-------- RECORDS FOR THE TASK --------

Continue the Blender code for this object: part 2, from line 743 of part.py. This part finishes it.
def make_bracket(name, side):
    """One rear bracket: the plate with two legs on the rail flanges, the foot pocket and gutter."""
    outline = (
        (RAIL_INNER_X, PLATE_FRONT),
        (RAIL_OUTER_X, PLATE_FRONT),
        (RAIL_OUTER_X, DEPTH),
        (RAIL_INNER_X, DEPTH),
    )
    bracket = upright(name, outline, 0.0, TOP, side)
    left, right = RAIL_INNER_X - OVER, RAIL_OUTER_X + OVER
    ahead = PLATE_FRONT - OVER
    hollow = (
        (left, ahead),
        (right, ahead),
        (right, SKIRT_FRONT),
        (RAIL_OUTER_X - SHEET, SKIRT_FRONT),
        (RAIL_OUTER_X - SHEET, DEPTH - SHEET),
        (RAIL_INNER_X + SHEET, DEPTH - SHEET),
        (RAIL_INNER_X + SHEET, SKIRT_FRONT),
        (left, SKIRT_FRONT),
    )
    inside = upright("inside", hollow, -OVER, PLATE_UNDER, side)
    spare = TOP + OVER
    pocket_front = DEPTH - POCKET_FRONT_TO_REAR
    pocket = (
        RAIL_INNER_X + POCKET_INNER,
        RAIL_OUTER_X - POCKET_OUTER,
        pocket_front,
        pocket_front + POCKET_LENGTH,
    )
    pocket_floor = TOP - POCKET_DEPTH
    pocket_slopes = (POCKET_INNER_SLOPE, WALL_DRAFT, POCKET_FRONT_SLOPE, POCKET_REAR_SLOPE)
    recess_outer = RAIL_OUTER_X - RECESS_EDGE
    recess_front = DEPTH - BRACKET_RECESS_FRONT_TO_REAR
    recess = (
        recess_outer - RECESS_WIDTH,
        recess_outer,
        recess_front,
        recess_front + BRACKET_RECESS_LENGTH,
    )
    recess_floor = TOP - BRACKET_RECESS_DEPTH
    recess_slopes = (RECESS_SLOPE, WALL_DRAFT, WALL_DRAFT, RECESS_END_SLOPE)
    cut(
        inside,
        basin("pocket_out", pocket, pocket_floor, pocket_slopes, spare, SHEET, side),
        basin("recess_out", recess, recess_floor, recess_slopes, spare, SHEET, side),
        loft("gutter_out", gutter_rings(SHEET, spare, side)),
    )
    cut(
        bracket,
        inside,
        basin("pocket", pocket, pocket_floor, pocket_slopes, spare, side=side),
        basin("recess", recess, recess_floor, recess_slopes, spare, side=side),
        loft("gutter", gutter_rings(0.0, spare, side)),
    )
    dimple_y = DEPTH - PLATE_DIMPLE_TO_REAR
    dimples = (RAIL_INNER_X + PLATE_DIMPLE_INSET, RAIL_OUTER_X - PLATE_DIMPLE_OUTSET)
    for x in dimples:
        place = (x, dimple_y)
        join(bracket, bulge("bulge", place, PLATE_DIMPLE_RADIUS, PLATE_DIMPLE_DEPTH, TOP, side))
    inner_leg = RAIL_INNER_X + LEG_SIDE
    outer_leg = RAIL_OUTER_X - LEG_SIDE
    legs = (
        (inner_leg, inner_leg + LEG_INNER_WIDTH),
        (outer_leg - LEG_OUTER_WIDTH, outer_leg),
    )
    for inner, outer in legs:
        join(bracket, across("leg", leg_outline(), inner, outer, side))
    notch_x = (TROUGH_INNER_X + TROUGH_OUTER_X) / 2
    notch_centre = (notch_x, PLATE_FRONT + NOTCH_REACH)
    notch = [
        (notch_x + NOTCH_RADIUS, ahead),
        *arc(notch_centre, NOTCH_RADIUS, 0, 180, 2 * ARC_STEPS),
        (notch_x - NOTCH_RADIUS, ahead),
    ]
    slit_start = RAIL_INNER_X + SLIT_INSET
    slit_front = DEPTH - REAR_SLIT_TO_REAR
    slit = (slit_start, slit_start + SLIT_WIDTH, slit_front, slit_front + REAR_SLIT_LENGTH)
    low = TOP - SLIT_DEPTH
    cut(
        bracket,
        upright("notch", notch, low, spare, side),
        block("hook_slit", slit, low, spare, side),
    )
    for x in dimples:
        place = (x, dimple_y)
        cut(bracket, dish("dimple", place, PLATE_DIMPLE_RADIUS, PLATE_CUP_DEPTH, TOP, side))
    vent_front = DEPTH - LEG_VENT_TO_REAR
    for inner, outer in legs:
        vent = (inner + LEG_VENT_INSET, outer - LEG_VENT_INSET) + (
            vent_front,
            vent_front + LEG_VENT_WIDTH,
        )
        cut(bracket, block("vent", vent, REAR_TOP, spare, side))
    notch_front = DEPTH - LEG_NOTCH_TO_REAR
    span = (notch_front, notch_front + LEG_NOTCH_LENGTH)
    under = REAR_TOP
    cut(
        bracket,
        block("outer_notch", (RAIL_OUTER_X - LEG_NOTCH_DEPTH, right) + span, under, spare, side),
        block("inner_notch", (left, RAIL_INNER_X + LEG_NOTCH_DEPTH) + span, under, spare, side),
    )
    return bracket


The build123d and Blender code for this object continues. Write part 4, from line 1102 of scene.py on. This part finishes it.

--------

→ AIM OF THE TASK
Write out every entry again, keeping each line exactly the same.

→ OUTPUT
Continue the Blender code for this object: part 2, from line 743 of part.py. This part finishes it.
def make_bracket(name, side):
    """One rear bracket: the plate with two legs on the rail flanges, the foot pocket and gutter."""
    outline = (
        (RAIL_INNER_X, PLATE_FRONT),
        (RAIL_OUTER_X, PLATE_FRONT),
        (RAIL_OUTER_X, DEPTH),
        (RAIL_INNER_X, DEPTH),
    )
    bracket = upright(name, outline, 0.0, TOP, side)
    left, right = RAIL_INNER_X - OVER, RAIL_OUTER_X + OVER
    ahead = PLATE_FRONT - OVER
    hollow = (
        (left, ahead),
        (right, ahead),
        (right, SKIRT_FRONT),
        (RAIL_OUTER_X - SHEET, SKIRT_FRONT),
        (RAIL_OUTER_X - SHEET, DEPTH - SHEET),
        (RAIL_INNER_X + SHEET, DEPTH - SHEET),
        (RAIL_INNER_X + SHEET, SKIRT_FRONT),
        (left, SKIRT_FRONT),
    )
    inside = upright("inside", hollow, -OVER, PLATE_UNDER, side)
    spare = TOP + OVER
    pocket_front = DEPTH - POCKET_FRONT_TO_REAR
    pocket = (
        RAIL_INNER_X + POCKET_INNER,
        RAIL_OUTER_X - POCKET_OUTER,
        pocket_front,
        pocket_front + POCKET_LENGTH,
    )
    pocket_floor = TOP - POCKET_DEPTH
    pocket_slopes = (POCKET_INNER_SLOPE, WALL_DRAFT, POCKET_FRONT_SLOPE, POCKET_REAR_SLOPE)
    recess_outer = RAIL_OUTER_X - RECESS_EDGE
    recess_front = DEPTH - BRACKET_RECESS_FRONT_TO_REAR
    recess = (
        recess_outer - RECESS_WIDTH,
        recess_outer,
        recess_front,
        recess_front + BRACKET_RECESS_LENGTH,
    )
    recess_floor = TOP - BRACKET_RECESS_DEPTH
    recess_slopes = (RECESS_SLOPE, WALL_DRAFT, WALL_DRAFT, RECESS_END_SLOPE)
    cut(
        inside,
        basin("pocket_out", pocket, pocket_floor, pocket_slopes, spare, SHEET, side),
        basin("recess_out", recess, recess_floor, recess_slopes, spare, SHEET, side),
        loft("gutter_out", gutter_rings(SHEET, spare, side)),
    )
    cut(
        bracket,
        inside,
        basin("pocket", pocket, pocket_floor, pocket_slopes, spare, side=side),
        basin("recess", recess, recess_floor, recess_slopes, spare, side=side),
        loft("gutter", gutter_rings(0.0, spare, side)),
    )
    dimple_y = DEPTH - PLATE_DIMPLE_TO_REAR
    dimples = (RAIL_INNER_X + PLATE_DIMPLE_INSET, RAIL_OUTER_X - PLATE_DIMPLE_OUTSET)
    for x in dimples:
        place = (x, dimple_y)
        join(bracket, bulge("bulge", place, PLATE_DIMPLE_RADIUS, PLATE_DIMPLE_DEPTH, TOP, side))
    inner_leg = RAIL_INNER_X + LEG_SIDE
    outer_leg = RAIL_OUTER_X - LEG_SIDE
    legs = (
        (inner_leg, inner_leg + LEG_INNER_WIDTH),
        (outer_leg - LEG_OUTER_WIDTH, outer_leg),
    )
    for inner, outer in legs:
        join(bracket, across("leg", leg_outline(), inner, outer, side))
    notch_x = (TROUGH_INNER_X + TROUGH_OUTER_X) / 2
    notch_centre = (notch_x, PLATE_FRONT + NOTCH_REACH)
    notch = [
        (notch_x + NOTCH_RADIUS, ahead),
        *arc(notch_centre, NOTCH_RADIUS, 0, 180, 2 * ARC_STEPS),
        (notch_x - NOTCH_RADIUS, ahead),
    ]
    slit_start = RAIL_INNER_X + SLIT_INSET
    slit_front = DEPTH - REAR_SLIT_TO_REAR
    slit = (slit_start, slit_start + SLIT_WIDTH, slit_front, slit_front + REAR_SLIT_LENGTH)
    low = TOP - SLIT_DEPTH
    cut(
        bracket,
        upright("notch", notch, low, spare, side),
        block("hook_slit", slit, low, spare, side),
    )
    for x in dimples:
        place = (x, dimple_y)
        cut(bracket, dish("dimple", place, PLATE_DIMPLE_RADIUS, PLATE_CUP_DEPTH, TOP, side))
    vent_front = DEPTH - LEG_VENT_TO_REAR
    for inner, outer in legs:
        vent = (inner + LEG_VENT_INSET, outer - LEG_VENT_INSET) + (
            vent_front,
            vent_front + LEG_VENT_WIDTH,
        )
        cut(bracket, block("vent", vent, REAR_TOP, spare, side))
    notch_front = DEPTH - LEG_NOTCH_TO_REAR
    span = (notch_front, notch_front + LEG_NOTCH_LENGTH)
    under = REAR_TOP
    cut(
        bracket,
        block("outer_notch", (RAIL_OUTER_X - LEG_NOTCH_DEPTH, right) + span, under, spare, side),
        block("inner_notch", (left, RAIL_INNER_X + LEG_NOTCH_DEPTH) + span, under, spare, side),
    )
    return bracket


The build123d and Blender code for this object continues. Write part 4, from line 1102 of scene.py on. This part finishes it.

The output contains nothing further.